■ **Dataset rows**

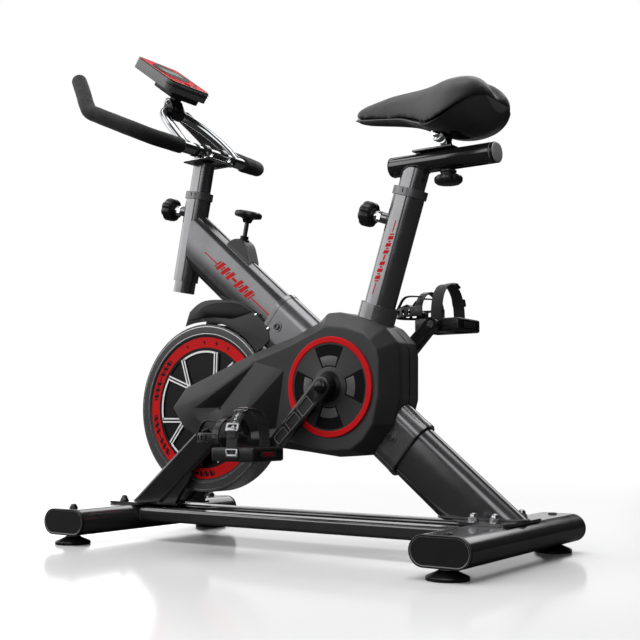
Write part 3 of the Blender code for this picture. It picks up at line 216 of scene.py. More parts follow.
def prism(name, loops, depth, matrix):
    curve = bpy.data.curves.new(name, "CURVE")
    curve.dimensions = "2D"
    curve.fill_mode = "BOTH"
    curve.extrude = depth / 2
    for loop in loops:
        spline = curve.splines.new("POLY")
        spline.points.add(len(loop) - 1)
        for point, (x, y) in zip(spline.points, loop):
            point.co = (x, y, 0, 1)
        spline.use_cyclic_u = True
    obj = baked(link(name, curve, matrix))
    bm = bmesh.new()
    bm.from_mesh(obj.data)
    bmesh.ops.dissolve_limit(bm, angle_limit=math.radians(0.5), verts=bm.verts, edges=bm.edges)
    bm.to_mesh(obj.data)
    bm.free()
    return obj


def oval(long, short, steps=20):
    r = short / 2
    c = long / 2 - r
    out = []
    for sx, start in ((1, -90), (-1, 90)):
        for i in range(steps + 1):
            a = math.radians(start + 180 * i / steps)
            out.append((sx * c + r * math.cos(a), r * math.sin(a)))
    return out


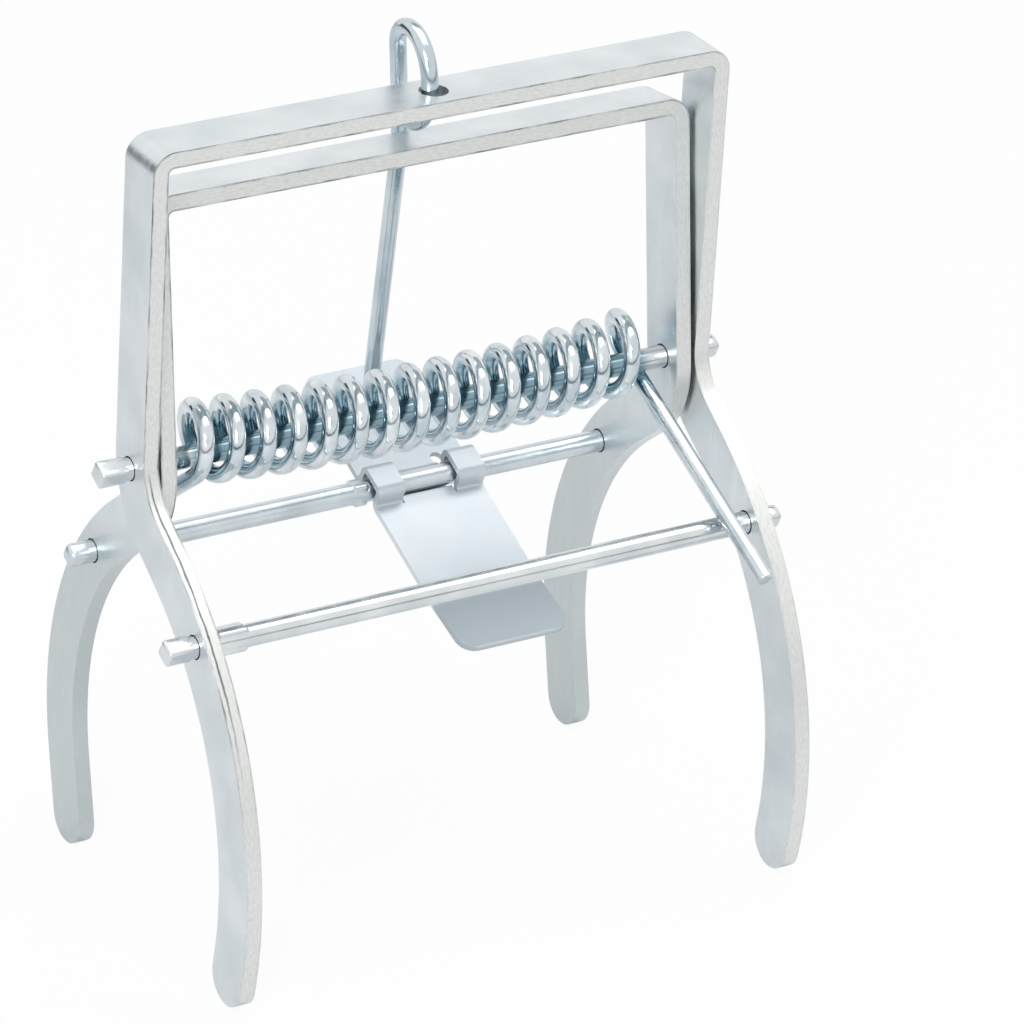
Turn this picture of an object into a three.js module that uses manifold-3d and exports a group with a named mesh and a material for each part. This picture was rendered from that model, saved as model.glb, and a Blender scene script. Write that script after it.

■ **To do**
Quote the entire listing above exactly.

■ **Correct result**
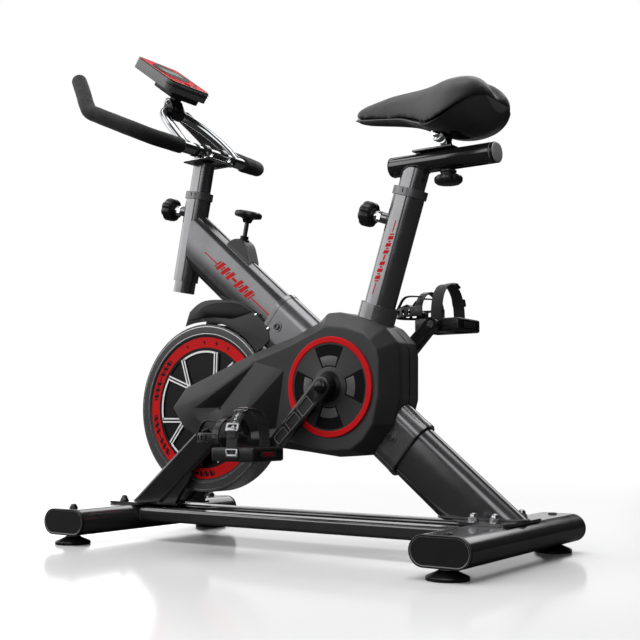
Write part 3 of the Blender code for this picture. It picks up at line 216 of scene.py. More parts follow.
def prism(name, loops, depth, matrix):
    curve = bpy.data.curves.new(name, "CURVE")
    curve.dimensions = "2D"
    curve.fill_mode = "BOTH"
    curve.extrude = depth / 2
    for loop in loops:
        spline = curve.splines.new("POLY")
        spline.points.add(len(loop) - 1)
        for point, (x, y) in zip(spline.points, loop):
            point.co = (x, y, 0, 1)
        spline.use_cyclic_u = True
    obj = baked(link(name, curve, matrix))
    bm = bmesh.new()
    bm.from_mesh(obj.data)
    bmesh.ops.dissolve_limit(bm, angle_limit=math.radians(0.5), verts=bm.verts, edges=bm.edges)
    bm.to_mesh(obj.data)
    bm.free()
    return obj


def oval(long, short, steps=20):
    r = short / 2
    c = long / 2 - r
    out = []
    for sx, start in ((1, -90), (-1, 90)):
        for i in range(steps + 1):
            a = math.radians(start + 180 * i / steps)
            out.append((sx * c + r * math.cos(a), r * math.sin(a)))
    return out


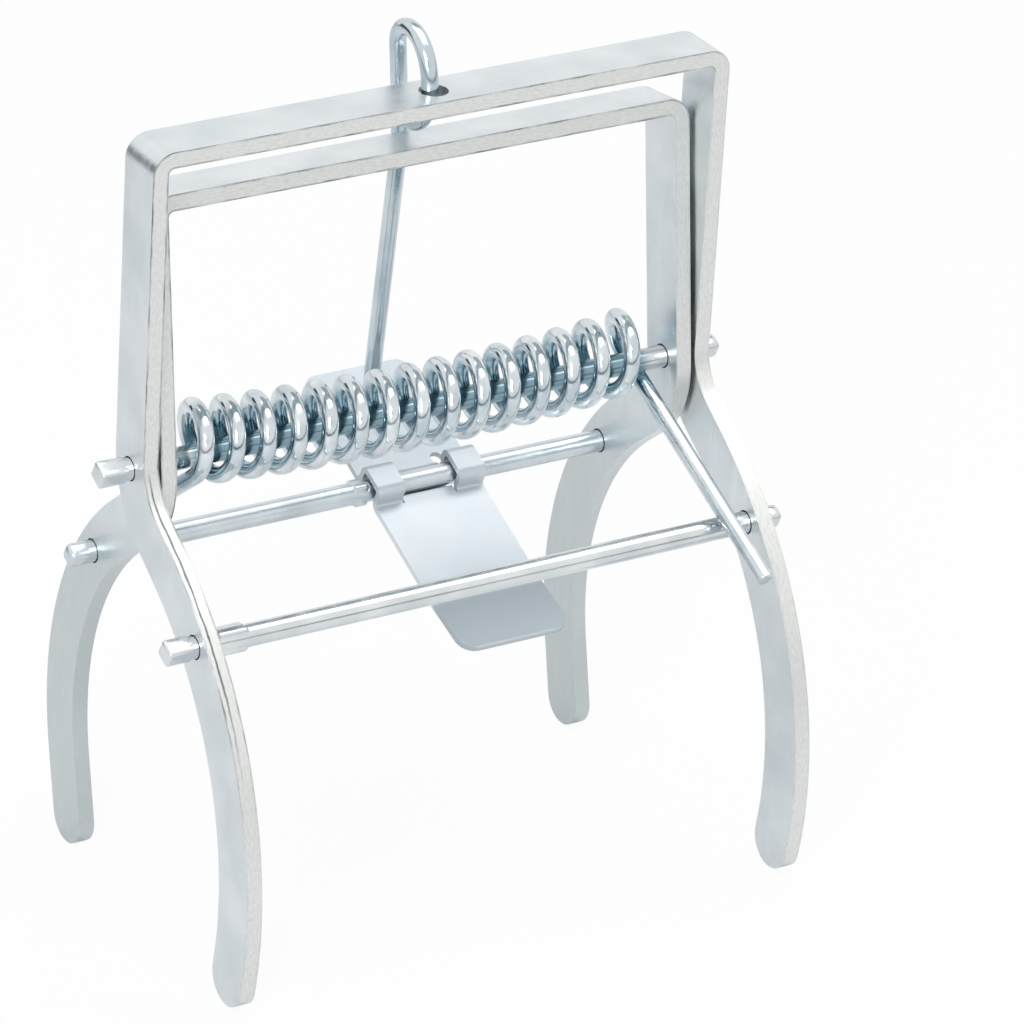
Turn this picture of an object into a three.js module that uses manifold-3d and exports a group with a named mesh and a material for each part. This picture was rendered from that model, saved as model.glb, and a Blender scene script. Write that script after it.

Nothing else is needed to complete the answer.